■ Given problem
Give back, unchanged, the line with "modifier.collection = group", the line with "for node in", and every line between them, and no other line.

Begin

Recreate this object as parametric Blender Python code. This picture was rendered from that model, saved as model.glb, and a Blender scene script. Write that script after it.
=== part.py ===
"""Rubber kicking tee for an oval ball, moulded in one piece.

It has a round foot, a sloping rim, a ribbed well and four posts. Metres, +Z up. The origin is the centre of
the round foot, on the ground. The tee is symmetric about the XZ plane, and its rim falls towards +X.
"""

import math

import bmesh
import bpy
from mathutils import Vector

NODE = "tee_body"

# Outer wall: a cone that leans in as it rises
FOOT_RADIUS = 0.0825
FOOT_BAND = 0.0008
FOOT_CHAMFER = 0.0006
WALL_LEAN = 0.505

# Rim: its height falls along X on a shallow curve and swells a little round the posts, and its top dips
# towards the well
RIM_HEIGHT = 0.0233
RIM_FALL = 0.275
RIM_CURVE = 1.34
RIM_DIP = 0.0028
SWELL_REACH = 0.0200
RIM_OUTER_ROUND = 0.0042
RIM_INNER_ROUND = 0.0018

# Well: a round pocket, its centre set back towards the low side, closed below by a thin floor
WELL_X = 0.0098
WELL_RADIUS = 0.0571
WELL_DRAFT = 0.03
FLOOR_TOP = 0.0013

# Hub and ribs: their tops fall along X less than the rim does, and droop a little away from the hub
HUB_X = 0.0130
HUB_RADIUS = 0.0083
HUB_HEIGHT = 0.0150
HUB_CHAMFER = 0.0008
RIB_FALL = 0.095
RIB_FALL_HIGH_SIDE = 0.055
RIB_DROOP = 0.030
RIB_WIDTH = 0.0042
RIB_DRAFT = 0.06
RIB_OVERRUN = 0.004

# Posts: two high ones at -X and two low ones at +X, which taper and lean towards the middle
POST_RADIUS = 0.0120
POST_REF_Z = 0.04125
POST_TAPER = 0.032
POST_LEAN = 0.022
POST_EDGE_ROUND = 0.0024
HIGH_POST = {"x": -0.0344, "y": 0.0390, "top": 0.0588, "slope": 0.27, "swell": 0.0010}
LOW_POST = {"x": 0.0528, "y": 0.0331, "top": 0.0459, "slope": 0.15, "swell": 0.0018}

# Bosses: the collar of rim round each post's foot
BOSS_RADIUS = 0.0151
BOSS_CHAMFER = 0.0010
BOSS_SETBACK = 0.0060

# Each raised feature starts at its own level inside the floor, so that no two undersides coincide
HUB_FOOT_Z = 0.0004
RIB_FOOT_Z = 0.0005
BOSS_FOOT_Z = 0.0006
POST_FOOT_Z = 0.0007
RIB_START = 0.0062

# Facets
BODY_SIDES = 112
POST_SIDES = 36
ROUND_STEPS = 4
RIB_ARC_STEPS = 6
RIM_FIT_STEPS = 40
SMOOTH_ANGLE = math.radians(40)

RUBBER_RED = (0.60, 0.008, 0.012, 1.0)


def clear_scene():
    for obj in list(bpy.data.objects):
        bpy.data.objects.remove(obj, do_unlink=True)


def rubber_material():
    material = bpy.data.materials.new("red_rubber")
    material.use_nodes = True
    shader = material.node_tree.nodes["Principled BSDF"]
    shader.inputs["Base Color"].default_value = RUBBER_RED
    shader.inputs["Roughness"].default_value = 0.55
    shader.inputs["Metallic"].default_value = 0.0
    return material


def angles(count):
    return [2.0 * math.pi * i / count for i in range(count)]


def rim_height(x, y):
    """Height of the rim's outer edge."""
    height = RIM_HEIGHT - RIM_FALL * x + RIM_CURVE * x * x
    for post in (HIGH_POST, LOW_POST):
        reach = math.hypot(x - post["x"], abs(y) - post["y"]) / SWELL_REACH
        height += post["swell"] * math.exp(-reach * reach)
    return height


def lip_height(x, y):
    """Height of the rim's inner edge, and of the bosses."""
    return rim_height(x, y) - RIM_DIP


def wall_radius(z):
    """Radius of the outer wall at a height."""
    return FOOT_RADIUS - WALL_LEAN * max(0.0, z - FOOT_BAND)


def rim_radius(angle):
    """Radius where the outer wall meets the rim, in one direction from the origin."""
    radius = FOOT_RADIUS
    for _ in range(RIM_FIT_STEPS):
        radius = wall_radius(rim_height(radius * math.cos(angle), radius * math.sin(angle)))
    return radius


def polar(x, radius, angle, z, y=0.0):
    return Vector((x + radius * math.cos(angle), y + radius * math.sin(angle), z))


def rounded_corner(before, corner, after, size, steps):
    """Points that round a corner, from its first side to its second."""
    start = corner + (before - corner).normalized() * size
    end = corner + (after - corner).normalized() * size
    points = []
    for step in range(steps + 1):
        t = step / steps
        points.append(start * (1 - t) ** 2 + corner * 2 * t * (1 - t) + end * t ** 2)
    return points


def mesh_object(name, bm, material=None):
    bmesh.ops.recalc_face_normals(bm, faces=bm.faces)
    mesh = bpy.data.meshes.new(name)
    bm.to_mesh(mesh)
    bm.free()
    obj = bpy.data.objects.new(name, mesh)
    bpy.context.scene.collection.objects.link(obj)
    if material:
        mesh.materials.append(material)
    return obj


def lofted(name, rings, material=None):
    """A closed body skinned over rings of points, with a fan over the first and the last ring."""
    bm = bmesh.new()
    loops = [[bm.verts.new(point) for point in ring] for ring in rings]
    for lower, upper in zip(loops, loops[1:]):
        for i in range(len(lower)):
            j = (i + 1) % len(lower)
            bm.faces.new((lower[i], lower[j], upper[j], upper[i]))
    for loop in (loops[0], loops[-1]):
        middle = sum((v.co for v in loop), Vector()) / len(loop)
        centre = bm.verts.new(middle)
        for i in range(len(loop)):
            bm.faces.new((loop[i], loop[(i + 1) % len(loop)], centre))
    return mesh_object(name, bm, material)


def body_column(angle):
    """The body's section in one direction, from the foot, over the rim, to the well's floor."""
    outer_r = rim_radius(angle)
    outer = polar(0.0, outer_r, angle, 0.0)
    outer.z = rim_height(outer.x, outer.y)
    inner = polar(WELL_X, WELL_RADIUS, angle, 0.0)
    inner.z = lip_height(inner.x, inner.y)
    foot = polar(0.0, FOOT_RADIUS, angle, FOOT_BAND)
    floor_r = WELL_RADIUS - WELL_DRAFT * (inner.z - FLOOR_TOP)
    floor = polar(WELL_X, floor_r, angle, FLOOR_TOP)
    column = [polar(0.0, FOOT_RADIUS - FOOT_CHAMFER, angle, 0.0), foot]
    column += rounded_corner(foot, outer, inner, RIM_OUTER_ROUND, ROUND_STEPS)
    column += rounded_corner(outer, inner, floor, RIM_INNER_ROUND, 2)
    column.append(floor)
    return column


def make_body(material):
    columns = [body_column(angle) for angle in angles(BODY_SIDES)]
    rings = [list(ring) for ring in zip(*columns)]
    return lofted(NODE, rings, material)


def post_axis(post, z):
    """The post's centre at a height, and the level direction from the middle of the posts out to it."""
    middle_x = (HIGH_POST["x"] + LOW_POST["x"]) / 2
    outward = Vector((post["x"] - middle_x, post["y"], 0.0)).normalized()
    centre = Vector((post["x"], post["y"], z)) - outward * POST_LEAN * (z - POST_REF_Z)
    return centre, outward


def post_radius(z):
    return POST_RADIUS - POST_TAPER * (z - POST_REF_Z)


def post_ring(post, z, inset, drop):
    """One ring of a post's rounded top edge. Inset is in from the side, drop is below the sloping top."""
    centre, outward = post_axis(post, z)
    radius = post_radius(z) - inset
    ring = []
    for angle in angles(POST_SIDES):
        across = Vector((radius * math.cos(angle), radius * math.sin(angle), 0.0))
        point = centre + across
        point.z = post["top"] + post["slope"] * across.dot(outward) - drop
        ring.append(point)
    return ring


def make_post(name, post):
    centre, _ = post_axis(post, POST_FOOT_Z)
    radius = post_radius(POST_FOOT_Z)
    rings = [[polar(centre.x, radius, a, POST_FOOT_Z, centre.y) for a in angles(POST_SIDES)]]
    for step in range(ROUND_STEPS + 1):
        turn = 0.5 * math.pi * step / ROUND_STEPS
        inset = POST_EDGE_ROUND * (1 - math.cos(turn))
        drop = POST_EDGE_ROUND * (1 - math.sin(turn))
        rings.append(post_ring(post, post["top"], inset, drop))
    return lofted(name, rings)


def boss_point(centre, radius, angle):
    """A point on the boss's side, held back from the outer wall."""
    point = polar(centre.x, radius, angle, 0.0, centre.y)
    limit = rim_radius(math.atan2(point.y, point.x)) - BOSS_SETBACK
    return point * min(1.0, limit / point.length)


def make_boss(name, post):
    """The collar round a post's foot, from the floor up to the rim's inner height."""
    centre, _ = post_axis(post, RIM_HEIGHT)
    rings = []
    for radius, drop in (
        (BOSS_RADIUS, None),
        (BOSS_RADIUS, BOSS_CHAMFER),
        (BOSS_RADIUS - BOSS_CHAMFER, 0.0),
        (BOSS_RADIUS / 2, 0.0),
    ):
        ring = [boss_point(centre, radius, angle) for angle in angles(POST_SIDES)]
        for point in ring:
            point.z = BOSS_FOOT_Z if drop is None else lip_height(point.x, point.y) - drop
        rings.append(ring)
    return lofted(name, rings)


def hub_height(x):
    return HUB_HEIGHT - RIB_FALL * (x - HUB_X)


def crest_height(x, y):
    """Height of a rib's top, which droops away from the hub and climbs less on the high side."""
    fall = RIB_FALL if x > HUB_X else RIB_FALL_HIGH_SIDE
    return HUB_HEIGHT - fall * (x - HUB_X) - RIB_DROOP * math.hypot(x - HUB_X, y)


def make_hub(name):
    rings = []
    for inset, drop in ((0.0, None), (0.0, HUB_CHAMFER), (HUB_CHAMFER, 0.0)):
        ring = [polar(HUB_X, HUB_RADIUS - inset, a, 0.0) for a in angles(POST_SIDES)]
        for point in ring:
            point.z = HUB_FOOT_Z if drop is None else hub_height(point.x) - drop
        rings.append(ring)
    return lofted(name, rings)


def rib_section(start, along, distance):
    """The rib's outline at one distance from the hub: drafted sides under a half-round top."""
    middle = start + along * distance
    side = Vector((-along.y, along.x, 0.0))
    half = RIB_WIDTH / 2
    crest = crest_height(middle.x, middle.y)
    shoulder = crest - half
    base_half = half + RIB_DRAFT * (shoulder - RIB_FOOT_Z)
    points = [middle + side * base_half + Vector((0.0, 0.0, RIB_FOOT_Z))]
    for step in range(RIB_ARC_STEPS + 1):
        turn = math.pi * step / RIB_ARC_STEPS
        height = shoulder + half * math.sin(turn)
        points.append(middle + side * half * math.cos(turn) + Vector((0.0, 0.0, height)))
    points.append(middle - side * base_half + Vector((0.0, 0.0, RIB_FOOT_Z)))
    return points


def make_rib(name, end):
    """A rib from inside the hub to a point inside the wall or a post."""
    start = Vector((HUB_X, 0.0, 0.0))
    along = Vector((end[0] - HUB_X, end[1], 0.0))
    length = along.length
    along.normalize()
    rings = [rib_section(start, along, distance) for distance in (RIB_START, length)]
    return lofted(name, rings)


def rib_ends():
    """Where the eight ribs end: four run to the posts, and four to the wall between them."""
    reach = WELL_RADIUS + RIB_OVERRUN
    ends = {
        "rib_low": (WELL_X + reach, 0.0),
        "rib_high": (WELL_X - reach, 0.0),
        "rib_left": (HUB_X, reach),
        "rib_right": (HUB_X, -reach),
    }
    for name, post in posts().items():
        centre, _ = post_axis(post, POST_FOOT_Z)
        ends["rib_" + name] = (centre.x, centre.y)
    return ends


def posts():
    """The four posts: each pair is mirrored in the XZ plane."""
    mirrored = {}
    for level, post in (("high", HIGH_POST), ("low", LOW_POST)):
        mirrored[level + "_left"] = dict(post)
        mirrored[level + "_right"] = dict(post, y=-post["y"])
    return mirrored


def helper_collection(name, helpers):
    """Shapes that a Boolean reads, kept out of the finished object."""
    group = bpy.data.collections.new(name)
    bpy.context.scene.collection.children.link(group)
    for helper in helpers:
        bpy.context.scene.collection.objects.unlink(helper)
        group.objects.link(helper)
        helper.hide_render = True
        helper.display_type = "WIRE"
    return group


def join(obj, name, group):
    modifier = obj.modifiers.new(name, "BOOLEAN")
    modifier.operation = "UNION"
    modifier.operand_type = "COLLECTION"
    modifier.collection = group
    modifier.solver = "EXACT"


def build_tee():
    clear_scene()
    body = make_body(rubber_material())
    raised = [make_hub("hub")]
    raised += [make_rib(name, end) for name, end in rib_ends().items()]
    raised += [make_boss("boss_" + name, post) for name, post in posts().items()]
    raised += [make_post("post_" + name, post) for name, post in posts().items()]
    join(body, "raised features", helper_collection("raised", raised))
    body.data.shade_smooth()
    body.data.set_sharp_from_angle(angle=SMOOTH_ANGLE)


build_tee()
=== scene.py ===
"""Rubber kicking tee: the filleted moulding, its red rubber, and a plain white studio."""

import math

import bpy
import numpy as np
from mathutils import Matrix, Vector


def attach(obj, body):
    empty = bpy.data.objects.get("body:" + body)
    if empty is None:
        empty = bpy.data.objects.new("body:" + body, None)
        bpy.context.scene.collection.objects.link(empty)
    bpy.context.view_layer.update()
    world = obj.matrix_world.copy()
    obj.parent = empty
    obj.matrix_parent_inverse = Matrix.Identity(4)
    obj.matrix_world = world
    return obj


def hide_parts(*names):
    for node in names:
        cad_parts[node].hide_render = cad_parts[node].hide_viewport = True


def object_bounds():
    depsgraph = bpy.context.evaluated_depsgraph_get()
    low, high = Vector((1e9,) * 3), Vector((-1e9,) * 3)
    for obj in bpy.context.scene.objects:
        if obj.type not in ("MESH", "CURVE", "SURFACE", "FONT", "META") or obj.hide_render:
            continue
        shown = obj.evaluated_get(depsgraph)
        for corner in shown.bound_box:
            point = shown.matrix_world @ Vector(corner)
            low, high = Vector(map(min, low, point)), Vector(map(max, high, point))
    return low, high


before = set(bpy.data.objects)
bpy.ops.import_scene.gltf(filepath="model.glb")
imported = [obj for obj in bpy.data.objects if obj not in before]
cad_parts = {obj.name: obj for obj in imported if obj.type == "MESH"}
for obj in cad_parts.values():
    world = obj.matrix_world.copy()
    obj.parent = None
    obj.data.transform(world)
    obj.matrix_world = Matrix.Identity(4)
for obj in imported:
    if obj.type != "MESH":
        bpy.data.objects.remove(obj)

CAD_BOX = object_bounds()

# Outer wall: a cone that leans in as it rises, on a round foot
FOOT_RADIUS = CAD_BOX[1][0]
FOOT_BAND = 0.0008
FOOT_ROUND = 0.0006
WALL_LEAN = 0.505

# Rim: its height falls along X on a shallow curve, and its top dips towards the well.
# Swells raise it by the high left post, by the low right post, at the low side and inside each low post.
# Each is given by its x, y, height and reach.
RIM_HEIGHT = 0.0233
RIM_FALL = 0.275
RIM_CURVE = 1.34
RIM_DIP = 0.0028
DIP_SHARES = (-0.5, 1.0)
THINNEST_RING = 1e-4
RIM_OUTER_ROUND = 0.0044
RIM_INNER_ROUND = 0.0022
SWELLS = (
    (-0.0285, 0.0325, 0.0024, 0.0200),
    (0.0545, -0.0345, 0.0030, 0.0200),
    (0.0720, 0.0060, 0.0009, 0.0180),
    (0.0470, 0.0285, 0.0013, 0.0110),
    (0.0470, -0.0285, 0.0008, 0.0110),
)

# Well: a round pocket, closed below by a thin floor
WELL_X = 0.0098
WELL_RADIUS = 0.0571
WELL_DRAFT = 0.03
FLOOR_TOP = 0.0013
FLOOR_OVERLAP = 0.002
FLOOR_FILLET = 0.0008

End

■ Response
    modifier.collection = group
    modifier.solver = "EXACT"


def build_tee():
    clear_scene()
    body = make_body(rubber_material())
    raised = [make_hub("hub")]
    raised += [make_rib(name, end) for name, end in rib_ends().items()]
    raised += [make_boss("boss_" + name, post) for name, post in posts().items()]
    raised += [make_post("post_" + name, post) for name, post in posts().items()]
    join(body, "raised features", helper_collection("raised", raised))
    body.data.shade_smooth()
    body.data.set_sharp_from_angle(angle=SMOOTH_ANGLE)


build_tee()
=== scene.py ===
"""Rubber kicking tee: the filleted moulding, its red rubber, and a plain white studio."""

import math

import bpy
import numpy as np
from mathutils import Matrix, Vector


def attach(obj, body):
    empty = bpy.data.objects.get("body:" + body)
    if empty is None:
        empty = bpy.data.objects.new("body:" + body, None)
        bpy.context.scene.collection.objects.link(empty)
    bpy.context.view_layer.update()
    world = obj.matrix_world.copy()
    obj.parent = empty
    obj.matrix_parent_inverse = Matrix.Identity(4)
    obj.matrix_world = world
    return obj


def hide_parts(*names):
    for node in names:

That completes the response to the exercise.